Sometimes, it’s no one’s fault.  The chemistry just isn’t there.  The goals just don’t jive.  Maybe the element of trust is lost.  How do you sever the relationship?  First, be very realistic about what and why things aren’t working?  Don’t blame your agent if you aren’t receiving the same advances as her other clients.  Don’t blame your agent if they’ve done their best and the work just won’t sell.  It’s a bad habit to kill the messenger. If your book isn’t salable, firing one agent and jumping to another won’t make it read any better. But if talking to your agent becomes more stressful then going to the dentist (no offense meant to my DDS critique partner!), if you have to check up on what your agent tells you, if your work isn’t being submitted, your calls aren’t returned, your opinions aren’t considered, maybe it’s time to end the relationship.
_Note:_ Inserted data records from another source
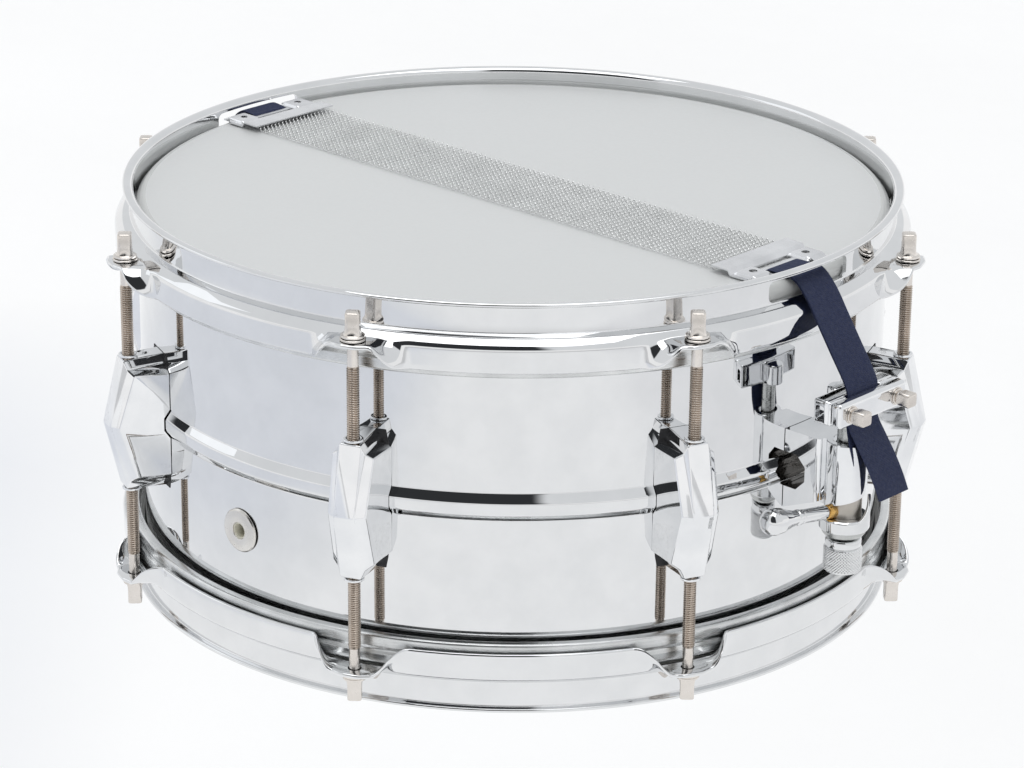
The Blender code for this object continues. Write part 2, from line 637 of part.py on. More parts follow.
def build_clamps():
    boss = rod_between((BOSS_X, 0, CLAMP_LOW + 0.3 * MM), (BOSS_X, 0, BOSS_TOP), BOSS_RADIUS, 16)
    backed = combine(clamp_block(1, BLOCK_BACK), [boss, block(
        (BOSS_X, -BOSS_RADIUS * 0.9, CLAMP_LOW + 0.3 * MM), (BLOCK_BACK + 2 * MM, BOSS_RADIUS * 0.9, BOSS_TOP))],
        "UNION")
    place("strainer_clamp_block", smooth(combine(backed, clamp_bores(1))), CHROME)
    build_clamp_plate("strainer_clamp_plate", 1)
    foot = block((-(BLOCK_BACK + 2 * MM), -BUTT_HALF, BUTT_LOW), (-LUG_BACK, BUTT_HALF, CLAMP_HIGH - 1.0 * MM),
                 2.0 * MM, along=0)
    butt = combine(foot, [clamp_block(-1, BLOCK_BACK)], "UNION")
    place("butt_base", smooth(combine(butt, clamp_bores(-1))), CHROME)
    build_clamp_plate("butt_clamp_plate", -1)
    for side, owner in ((1, "strainer"), (-1, "butt")):
        for letter, y in (("a", -SCREW_Y), ("b", SCREW_Y)):
            build_clamp_screw(f"{owner}_clamp_screw_{letter}", side, y)


def build_mounting_screws():
    """Screw heads inside the shell that hold the strainer and the butt end."""
    for side, owner, heights in ((1, "strainer", STRAINER_SCREW_HEIGHTS), (-1, "butt", BUTT_SCREW_HEIGHTS)):
        for letter, height in zip("ab", heights):
            start = (side * INNER_FACE, 0, height)
            end = (side * (INNER_FACE - INNER_HEAD_DEPTH), 0, height)
            mesh = rod_between(start, end, INNER_HEAD, 12, radius_end=INNER_HEAD * 0.7)
            place(f"{owner}_mount_screw_{letter}", smooth(mesh), NICKEL)


# ---------------------------------------------------------------- snares

def build_strands():
    """All strands as one ribbed slab between the end plates."""
    low = HEAD_TOP + STRAND_GAP
    half = STRAND_COUNT * STRAND_PITCH / 2
    section = [(half, low), (-half, low)]
    for i in range(STRAND_COUNT):
        y = -half + STRAND_PITCH * i
        section += [(y, low + STRAND_HEIGHT * 0.4), (y + STRAND_PITCH / 2, low + STRAND_HEIGHT)]
    section.append((half, low + STRAND_HEIGHT * 0.4))
    rings = [[(x, y, z) for y, z in section] for x in (SNARE_SHIFT - STRAND_HALF, SNARE_SHIFT + STRAND_HALF)]
    place("snare_strands", loft(rings), STEEL)


def build_end_plate(name, side):
    """Stepped plate over the strands' ends, with a slot for the strap."""
    top = HEAD_TOP + STRAND_GAP + STRAND_HEIGHT + PLATE_RISE + 0.3 * MM
    floor = HEAD_TOP + STRAND_GAP + PLATE_RISE
    line = [(PLATE_INNER, top), (PLATE_STEP - 4.5 * MM, top), (PLATE_STEP, floor), (PLATE_OUTER, floor)]
    points = [(SNARE_SHIFT + side * x, y, z) for y in (-PLATE_HALF, PLATE_HALF) for x, z in line]
    faces = [(k, k + 1, k + 5, k + 4) for k in range(3)]
    mesh = bake(sheet(cutter(mesh_of(points, faces)), PLATE_SHEET))
    span = sorted((SNARE_SHIFT + side * SLOT_FROM, SNARE_SHIFT + side * SLOT_TO))
    slot = block((span[0], -SLOT_HALF, HEAD_TOP - 2 * MM), (span[1], SLOT_HALF, HEAD_TOP + 6 * MM))
    holes = [rod_between((SNARE_SHIFT + side * (SLOT_TO - 1 * MM), y, HEAD_TOP - 2 * MM),
                         (SNARE_SHIFT + side * (SLOT_TO - 1 * MM), y, HEAD_TOP + 6 * MM), 1.7 * MM, 8)
             for y in (-18 * MM, 18 * MM)]
    place(name, combine(mesh, [slot] + holes), STEEL)


def build_strap(name, side, start, tail):
    """The ribbon as one strip: over the end plate, out of the gate, over the hoop and down through the clamp."""
    route = [(start, 186.8, 0.0), (175.2, 186.8, 0.0), (179.0, 185.0, 0.0),
             (188.4, 174.6, 0.0), (190.6, 171.2, 0.0), (209.6, 143.0, 0.0), (210.6, 140.9, 0.0),
             (210.6, 128.4, 0.3)] + tail
    points = [(side * x * MM, y * MM + edge, z * MM) for x, z, y in route for edge in (-STRAP_HALF, STRAP_HALF)]
    faces = [(2 * i, 2 * i + 1, 2 * i + 3, 2 * i + 2) for i in range(len(route) - 1)]
    place(name, smooth(bake(sheet(cutter(mesh_of(points, faces)), STRAP_SHEET)), angle=50), RIBBON)


def build_snares():
    build_strands()
    build_end_plate("strainer_end_plate", 1)
    build_end_plate("butt_end_plate", -1)
    build_strap("strainer_strap", 1, 164.0, [(213.0, 121.0, 2.0), (215.4, 113.5, 4.5), (217.6, 102.0, 9.5),
                                             (219.0, 89.6, 14.0)])
    build_strap("butt_strap", -1, 169.0, [(211.6, 120.0, 1.0), (212.6, 108.0, 1.5)])


for stale in list(bpy.data.objects):
    bpy.data.objects.remove(stale)
DRUM = bpy.data.collections.new("snare_drum")
CUTTERS = bpy.data.collections.new("cutters")
bpy.context.scene.collection.children.link(DRUM)
bpy.context.scene.collection.children.link(CUTTERS)

CHROME = material("chrome", (0.84, 0.85, 0.87), 0.06, 1.0)
NICKEL = material("nickel_steel", (0.66, 0.62, 0.57), 0.25, 1.0)
STEEL = material("snare_steel", (0.72, 0.73, 0.74), 0.22, 1.0)
ALUMINIUM = material("flesh_hoop_aluminium", (0.62, 0.63, 0.63), 0.35, 1.0)
SNARE_FILM = material("snare_side_film", (0.86, 0.86, 0.84), 0.4, 0.0)
BATTER_FILM = material("batter_film", (0.9, 0.9, 0.88), 0.5, 0.0)
RIBBON = material("strap_ribbon", (0.016, 0.024, 0.062), 0.8, 0.0)

build_shell()
build_vent_grommet()
for prefix, is_snare_side, film in (("batter", False, BATTER_FILM), ("snare_side", True, SNARE_FILM)):
    build_head(f"{prefix}_head", is_snare_side, film)
    build_flesh_hoop(f"{prefix}_flesh_hoop", is_snare_side)
    build_counter_hoop(f"{prefix}_counter_hoop", is_snare_side)
build_lugs_and_rods()
build_strainer_base()
build_lever()
build_piston()
build_knob()
build_clamps()
build_mounting_screws()
build_snares()
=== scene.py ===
"""Looks of the snare drum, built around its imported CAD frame.

Lengths in this script are millimetres until a mesh is made; the drum's axis is Z, the snare side is up,
+X points at the strainer and -X at the butt end.
"""
import math

import bmesh
import bpy
import numpy as np
from mathutils import Matrix, Vector


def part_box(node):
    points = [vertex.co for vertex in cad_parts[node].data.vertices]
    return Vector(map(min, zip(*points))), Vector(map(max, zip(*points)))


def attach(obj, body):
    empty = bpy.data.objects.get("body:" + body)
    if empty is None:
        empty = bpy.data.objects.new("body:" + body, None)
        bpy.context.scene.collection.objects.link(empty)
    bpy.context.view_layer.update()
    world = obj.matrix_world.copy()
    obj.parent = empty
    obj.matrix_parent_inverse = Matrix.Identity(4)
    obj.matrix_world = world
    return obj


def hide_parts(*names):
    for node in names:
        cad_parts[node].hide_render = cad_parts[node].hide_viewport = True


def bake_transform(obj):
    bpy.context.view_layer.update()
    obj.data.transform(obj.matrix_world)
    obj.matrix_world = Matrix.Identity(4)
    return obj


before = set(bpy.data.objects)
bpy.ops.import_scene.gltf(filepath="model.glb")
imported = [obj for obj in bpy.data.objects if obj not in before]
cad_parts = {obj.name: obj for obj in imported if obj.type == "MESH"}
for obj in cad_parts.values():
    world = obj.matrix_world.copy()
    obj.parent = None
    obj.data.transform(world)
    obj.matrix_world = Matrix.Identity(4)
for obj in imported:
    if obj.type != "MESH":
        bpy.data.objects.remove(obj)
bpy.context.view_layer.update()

MM = 0.001
TAU = 2 * math.pi


def low(node):
    return np.array(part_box(node)[0]) / MM


def high(node):
    return np.array(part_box(node)[1]) / MM


def polar(radius, angle, height):
    """A point at a radius and an angle about the drum's axis."""
    return radius * math.cos(angle), radius * math.sin(angle), height


# ---------------------------------------------------------------- places read from the frame

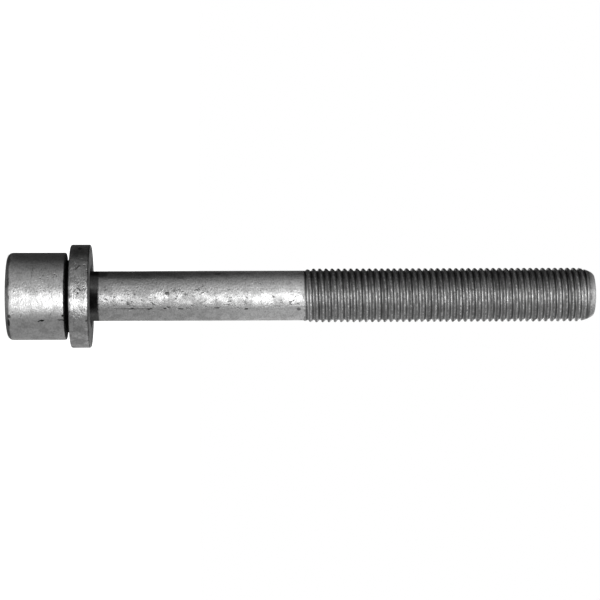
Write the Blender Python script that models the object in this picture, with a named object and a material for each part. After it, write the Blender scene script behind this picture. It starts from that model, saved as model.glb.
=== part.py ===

It isn’t easy.  It’s one of the hardest things I’ve ever had to do and also the best thing that could have happened to my career.  My advice is, don’t call.  Don’t open yourself up for an emotional confrontation.  Draft a professional letter stating your reasons for being dissatisfied with the association.  Don’t be petty, don’t cast blame, just be very final.  “Thank you, but in the best interest of my career, I am severing our arrangement as of this notice.”  Remember, even if you sever the association, that agent represents whatever contracts he/she has negotiated throughout the life of the book, so try to keep things on good terms.  Another piece of advice, don’t aggressively search for a new agent until you’ve ending the current arrangement.  It’s not professional and it puts the new agent in an awkward position.

Do your homework up front.  Check credentials.  There are tons of sites on the Web devoted to agents, good and bad.  Be realistic in your goals and expectations and communicate them in order to form the best possible partnership.   And if it isn’t working, remember you are the employer.  And writing is your business.